Wenn eine Stadt aus Würfeln, ein Boden, eine Wand und mittendrin eine Mädchengestalt alle dasselbe Muster tragen und im selben Licht leuchten – dann ist das unglaublich schön anzusehen. „Chipping“, das neue Stück der Münchner Choreografin Anna Konjetzky, fasziniert mit Projektionen auf einer Kubuslandschaft, in der ein Mensch außer Atem seinen Platz sucht. Im Wesentlichen blickt die Choreografie aber hinter die Fassaden des Systems 2.0: Die Dynamik und Ästhetik unserer schönen neuen Welt fußt auf völliger Auslaugung des Individuums.

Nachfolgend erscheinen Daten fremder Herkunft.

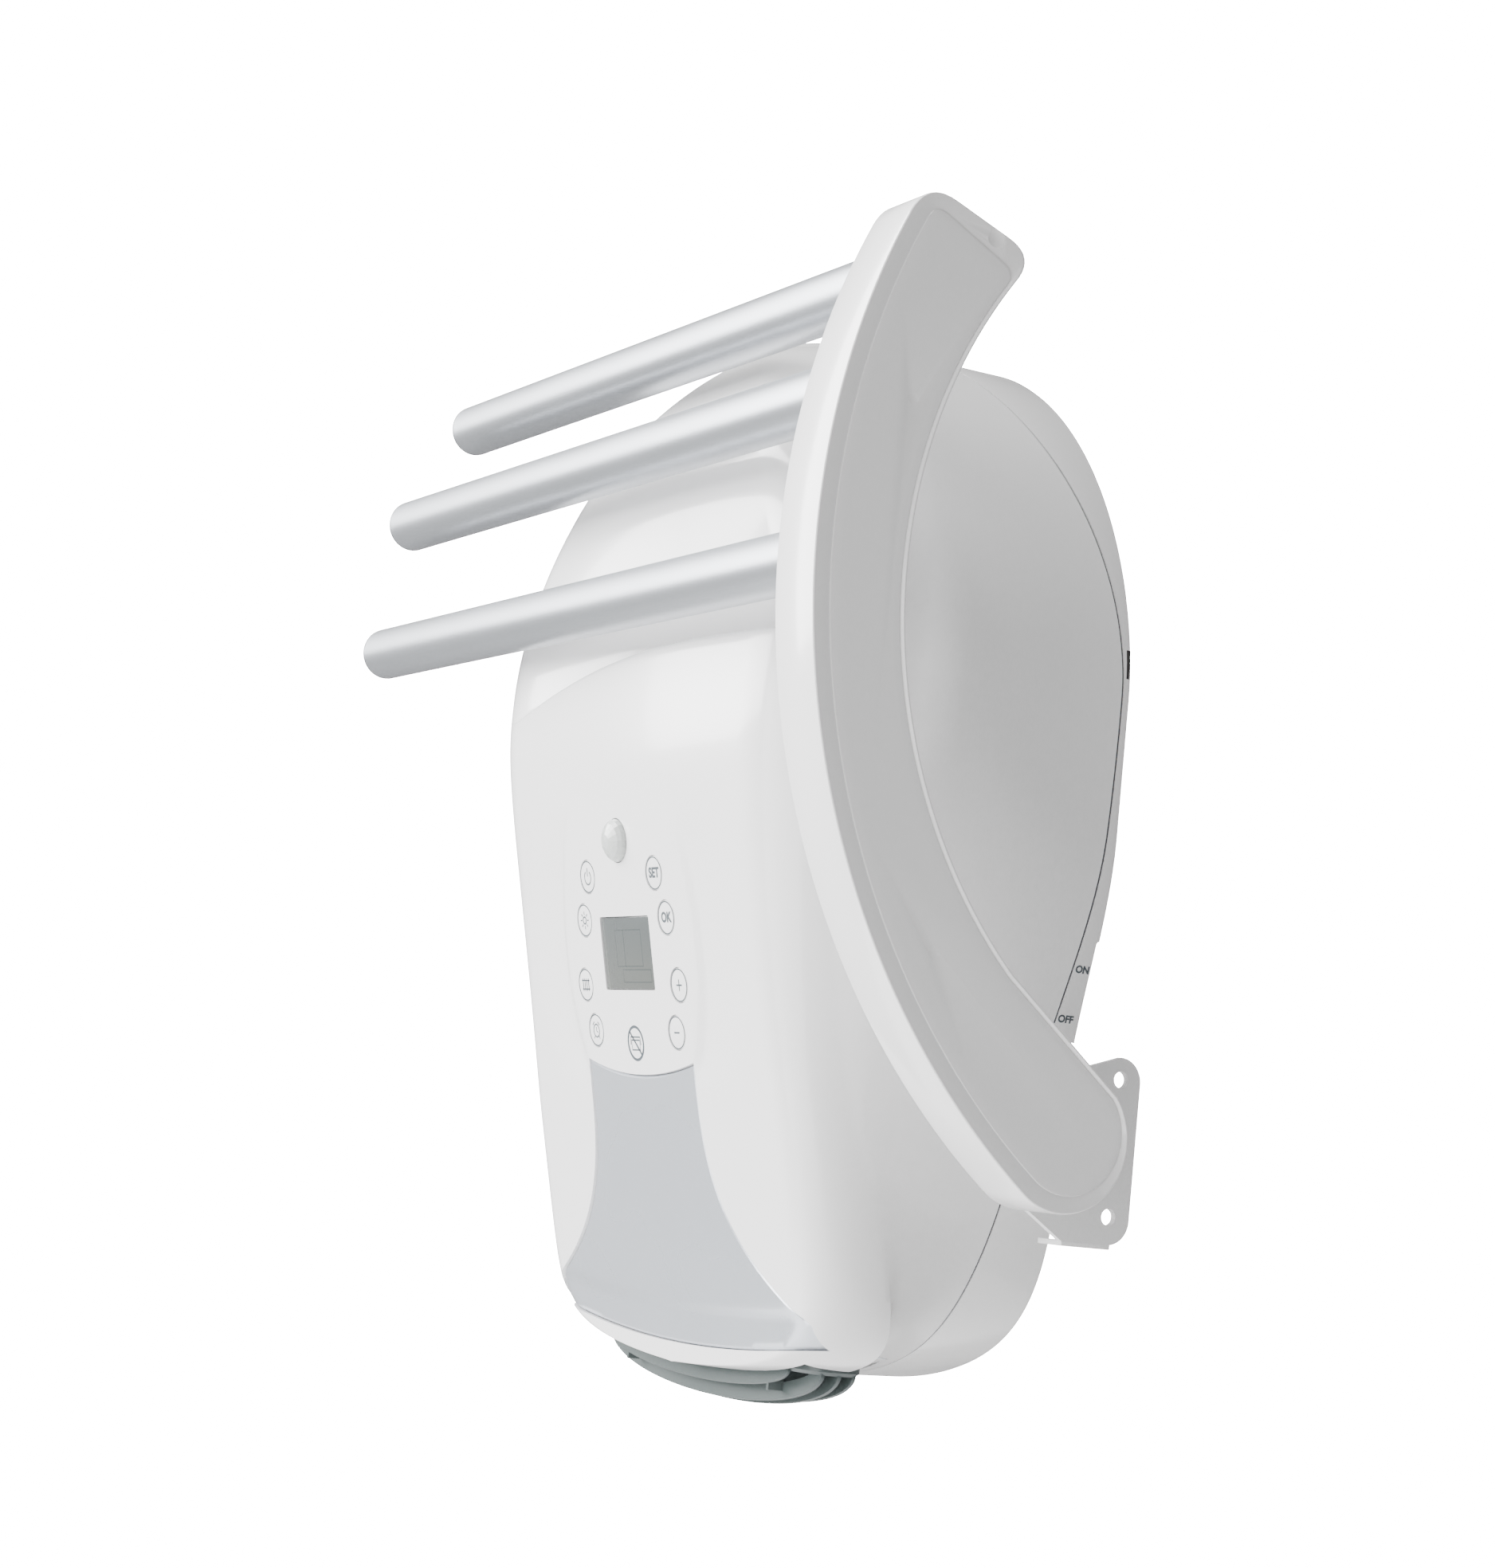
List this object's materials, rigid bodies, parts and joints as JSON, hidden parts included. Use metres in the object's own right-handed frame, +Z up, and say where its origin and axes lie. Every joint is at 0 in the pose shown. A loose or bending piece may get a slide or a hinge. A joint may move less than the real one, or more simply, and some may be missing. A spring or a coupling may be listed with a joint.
{
  "type": "wall-mounted bathroom fan heater with drying rack",
  "caption": "Wall fan heater for a bathroom with a downward warm-air outlet, round keys, a display and a swing-out rack of bars for drying.",
  "frame": {"origin": "on the wall plane, on the housing's plane of symmetry, at the height of the wall plate's middle part", "axes": "+X to the right seen from the front, +Y into the wall, +Z up"},
  "size_m": [0.4116, 0.1765, 0.4241],
  "materials": {
    "gloss_white": "gloss injection-moulded white ABS",
    "silver_paint": "blue-grey silver lacquer on plastic",
    "grille_grey": "dark grey-green moulded plastic",
    "lens_white": "milky faceted polyethylene lens",
    "display_glass": "clear window over a grey-green liquid crystal display",
    "board_green": "green solder-masked circuit board",
    "black_plastic": "black heat-resistant plastic",
    "rubber": "black silicone rubber",
    "filter_mesh": "woven nylon dust mesh",
    "fan_grey": "glass-filled grey plastic",
    "steel_white": "white powder-coated steel",
    "zinc_steel": "zinc-plated steel",
    "bronze": "sintered bronze",
    "heater_alloy": "aluminium fins on ceramic heating stones",
    "satin_aluminium": "satin anodised aluminium"
  },
  "bodies": {
    "housing": {"front_shell": "gloss_white", "rear_shell": "gloss_white", "intake_grille": "gloss_white", "decor_panel": "silver_paint", "outlet_grille": "grille_grey", "sensor_lens": "lens_white", "display_window": "display_glass", "control_board": "board_green", "power_board": "board_green", "display_module": "black_plastic", "relay_pair": "black_plastic", "switch_housing": "black_plastic", "heater_frame": "black_plastic", "outlet_duct": "black_plastic", "fan_scroll": "black_plastic", "pivot_spacer": "black_plastic", "key_mat": "rubber", "cable_grommet": "rubber", "friction_washer": "rubber", "dust_filter": "filter_mesh", "arm_bracket": "steel_white", "terminal_block": "steel_white", "wall_plate": "zinc_steel", "pivot_bolt": "zinc_steel", "pivot_nut": "zinc_steel", "fan_end_left": "zinc_steel", "fan_end_right": "zinc_steel", "motor_stator": "zinc_steel", "motion_sensor": "zinc_steel", "thermal_cutout": "zinc_steel", "shell_screw_left": "zinc_steel", "shell_screw_right": "zinc_steel", "fan_bush_left": "bronze", "fan_bush_right": "bronze", "heater_element": "heater_alloy"},
    "rack": {"arm_shell": "gloss_white", "arm_core": "zinc_steel", "arm_inner_cover": "gloss_white", "bar_lower": "satin_aluminium", "bar_middle": "satin_aluminium", "bar_upper": "satin_aluminium", "bar_cap_lower": "satin_aluminium", "bar_cap_middle": "satin_aluminium", "bar_cap_upper": "satin_aluminium", "bar_bolt_lower": "zinc_steel", "bar_bolt_middle": "zinc_steel", "bar_bolt_upper": "zinc_steel"},
    "fan": {"fan_impeller": "fan_grey", "fan_shaft": "zinc_steel", "motor_rotor": "zinc_steel"},
    "rocker": {"rocker": "black_plastic"},
    "key_power": {"key_power": "gloss_white"},
    "key_lamp": {"key_lamp": "gloss_white"},
    "key_towel": {"key_towel": "gloss_white"},
    "key_alarm": {"key_alarm": "gloss_white"},
    "key_set": {"key_set": "gloss_white"},
    "key_ok": {"key_ok": "gloss_white"},
    "key_plus": {"key_plus": "gloss_white"},
    "key_minus": {"key_minus": "gloss_white"}
  },
  "joints": [
    {"name": "rack_swing", "type": "hinge", "parent": "housing", "child": "rack", "pos_m": [0, -0.057, -0.1308], "axis": [1, 0, 0], "range_deg": [0, 90]},
    {"name": "fan_spin", "type": "hinge", "parent": "housing", "child": "fan", "pos_m": [0, -0.066, -0.052], "axis": [1, 0, 0], "continuous": true},
    {"name": "main_switch", "type": "hinge", "parent": "housing", "child": "rocker", "pos_m": [0.1036, -0.009, -0.077], "axis": [0, 1, 0], "range_deg": [0, 16]},
    {"name": "press_power", "type": "slide", "parent": "housing", "child": "key_power", "axis": [0, 0.9744, 0.225], "range_m": [0, 0.0008], "stiffness_N_per_m": 900, "springref_m": -0.0004},
    {"name": "press_lamp", "type": "slide", "parent": "housing", "child": "key_lamp", "axis": [0, 0.9744, 0.225], "range_m": [0, 0.0008], "stiffness_N_per_m": 900, "springref_m": -0.0004},
    {"name": "press_towel", "type": "slide", "parent": "housing", "child": "key_towel", "axis": [0, 0.9744, 0.225], "range_m": [0, 0.0008], "stiffness_N_per_m": 900, "springref_m": -0.0004},
    {"name": "press_alarm", "type": "slide", "parent": "housing", "child": "key_alarm", "axis": [0, 0.9744, 0.225], "range_m": [0, 0.0008], "stiffness_N_per_m": 900, "springref_m": -0.0004},
    {"name": "press_set", "type": "slide", "parent": "housing", "child": "key_set", "axis": [0, 0.9744, 0.225], "range_m": [0, 0.0008], "stiffness_N_per_m": 900, "springref_m": -0.0004},
    {"name": "press_ok", "type": "slide", "parent": "housing", "child": "key_ok", "axis": [0, 0.9744, 0.225], "range_m": [0, 0.0008], "stiffness_N_per_m": 900, "springref_m": -0.0004},
    {"name": "press_plus", "type": "slide", "parent": "housing", "child": "key_plus", "axis": [0, 0.9744, 0.225], "range_m": [0, 0.0008], "stiffness_N_per_m": 900, "springref_m": -0.0004},
    {"name": "press_minus", "type": "slide", "parent": "housing", "child": "key_minus", "axis": [0, 0.9744, 0.225], "range_m": [0, 0.0008], "stiffness_N_per_m": 900, "springref_m": -0.0004}
  ]
}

Konjetzkys langjährige Muse Sahra Huby ist die ideale Besetzung für die Tour de Force. Leicht und biegsam, gleichzeitig sportlich und zäh, ist sie jederzeit bereit, sich mit der vom Würfelsystem geforderten Attitüde ins nächste Himmelfahrtskommando zu stürzen. Anfangs steht sie schüchtern im senkrechten Scannerstrahl, zieht die Arme ein und versteckt sich. Doch schon bald durchmisst sie, von dieser merkwürdigen Welt gefangen, den Raum und steckt ihr Revier ab. Sie rennt mit irrer Begeisterung auf der Stelle, und macht mit. Die Arme schlägt sie um sich, alle Glieder suchen wie im ständigen Suchlauf eine neue Frequenz. Hoch auf die Türme!

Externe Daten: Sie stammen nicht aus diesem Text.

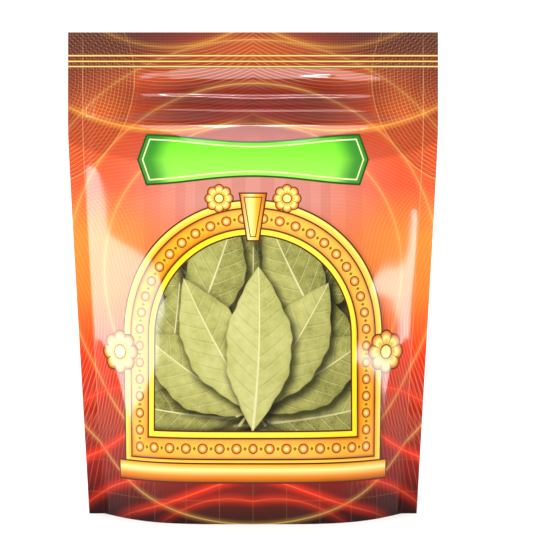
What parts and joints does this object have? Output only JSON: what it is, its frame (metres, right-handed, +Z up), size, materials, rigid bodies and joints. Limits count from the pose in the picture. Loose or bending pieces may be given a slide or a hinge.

Als die Sisyphos-Schwester endlich erschlagen niedersinkt, hat sie ihr fragendes Madonnengesicht komplett verloren. Der moderne Mensch kämpft bis zur Auto-Gehirnwäsche. Nicht mal eine Pause ist der Mädchengestalt gegönnt. Die Würfel bewegen sich unaufhörlich und unmerklich, schieben die Protagonistin auch im Schlaf dorthin, wo sie nicht im Weg ist. Das wirkt: Zu neuen Taten erwacht, ist ihr die Choreografie der Umgebung endlich eingetrichtert. Sie springt in roboterhaften Zuckungen, aber synchron, auf’s Dach der Welt – wo der waagrechte Scanner ihr Gesicht nicht mehr erkennt.
Wenn der Mensch sich nicht totrackern will, lässt ihm das System keine Ruhe und keine Wahl, so lange, bis er das Totrackern für die tollste Sache der Welt hält. Die Botschaft in „Chipping“ ist einfach. Eigentlich sogar banal. Spannend wird die Angelegenheit erst dadurch, dass der Zuschauer sie auf körperlicher Ebene vorgeführt bekommt. Rastlosigkeit, das bedeutet körperlichen Raubbau und die Unfähigkeit zu denken. Keinen festen Platz zu haben, ständig fort oder einer Sache hinterher zu hecheln oder über die eigenen Kräfte unsinnige Höhen zu erklettern. Rastlosigkeit macht ein rotes, nervös zuckendes Gesicht und kostet den Schlaf. Sie ist lebensgefährlich.
Entsprechender Respekt gebührt Sahra Huby. Ein einstündiges Solo von so einem Kaliber macht man vermutlich nicht oft im Leben. Konjetzky hält mit „Chipping“ ihren eigenen Maßstab, ihre Protagonistin übertrifft sich diesmal selbst.